Betaling via kantonrechter afdwingen
De tussenpersoon stuurde vorig jaar twee rekeningen naar de klant nadat de overeenkomst tussen beiden was beëindigd voor een totaalbedrag van 900 euro. Er waren 12 verzekeringen beëindigd à 75 euro, zoals afgesproken. De klant weigerde echter te betalen, waarop de intermediair uiteindelijk naar de kantonrechter stapte om de betaling af te dwingen.
Klant vindt dat hij dubbel betaalt
De ex-klant vindt dat hij dubbel betaalt en dat dat in strijd is met de geldende wet- en regelgeving. Bovendien vindt hij dat de vergoeding “in geen verhouding staan met de al dan niet verrichte werkzaamheden en daarmee niet verschuldigd zijn”.

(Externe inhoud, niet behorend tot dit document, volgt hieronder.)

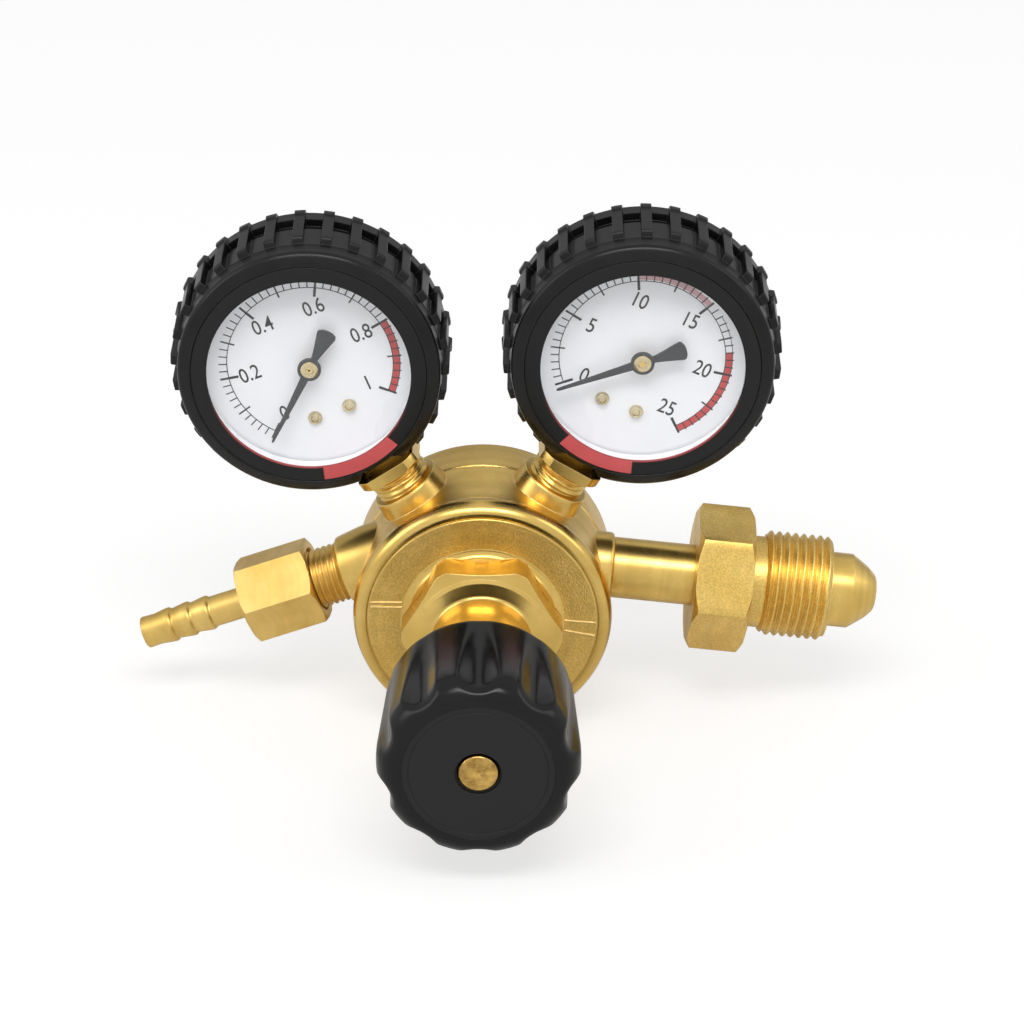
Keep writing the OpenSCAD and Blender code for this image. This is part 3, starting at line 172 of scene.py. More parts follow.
def softbox(name, place, target, width, height, power):
    """A soft rectangular lamp at place that faces target, in metres and watts."""
    lamp = bpy.data.lights.new(name, "AREA")
    lamp.shape = "RECTANGLE"
    lamp.size = width
    lamp.size_y = height
    lamp.energy = power
    holder = bpy.data.objects.new(name, lamp)
    holder.location = place
    holder.rotation_euler = (Vector(target) - Vector(place)).to_track_quat("-Z", "Y").to_euler()
    bpy.context.scene.collection.objects.link(holder)


CENTRE = (-0.07, 0.0, 0.02)
softbox("front_softbox", (-0.10, -0.62, 1.05), CENTRE, 0.9, 0.34, 6.0)
softbox("left_softbox", (-1.30, -0.35, 0.75), CENTRE, 0.7, 0.9, 3.5)
softbox("right_softbox", (1.15, -0.15, 0.85), CENTRE, 0.7, 0.9, 2.5)
softbox("back_softbox", (-0.05, 1.10, 0.95), CENTRE, 1.2, 0.5, 0.4)

# Forged body: brass, hot-forged with its four bosses, then turned outside and bored for the valve.
# The rear part is a plain brushed cylinder; a fine turned groove parts it from the drawn-in waist.
axis_low, axis_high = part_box("diaphragm_plate")
rim_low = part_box("body")[0]
RIM_PLACE = 2.0
AXIS_X = (axis_low.x + axis_high.x) / 2
AXIS_Z = (axis_low.z + axis_high.z) / 2
FLANGE_Y = rim_low.y - RIM_PLACE * MM
# Drawings of turned pieces run along Z. This puts Z on the body's axis, pointing to the rear.
BODY_AXIS = Matrix.Translation((AXIS_X, FLANGE_Y, AXIS_Z)) @ Matrix.Rotation(-math.pi / 2, 4, "X")
PORT_PLACE = 12.4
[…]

Geen sprake van strijdigheid met wet
Voor de kantonrechter is klip en klaar dat er geen sprake is van strijdigheid met de wet of goede zeden. “Voordat gedaagde tot ondertekening van de overeenkomst is overgegaan heeft hij kennis kunnen nemen van de inhoud hiervan. Indien hij het hiermee niet eens was, en bezwaar had tegen de door eiser in de overeenkomst opgenomen eenmalige vergoeding voor zijn werkzaamheden, had hij van ondertekening af kunnen zien”, aldus de kantonrechter.
Hoge kosten bovenop te betalen bedrag
Kortom: de klant moet betalen. En niet alleen de 900 euro, maar ook nog eens de wettelijke rente die daar nog bovenop komt en proceskosten. In totaal komt dat neer op ongeveer 1500 euro.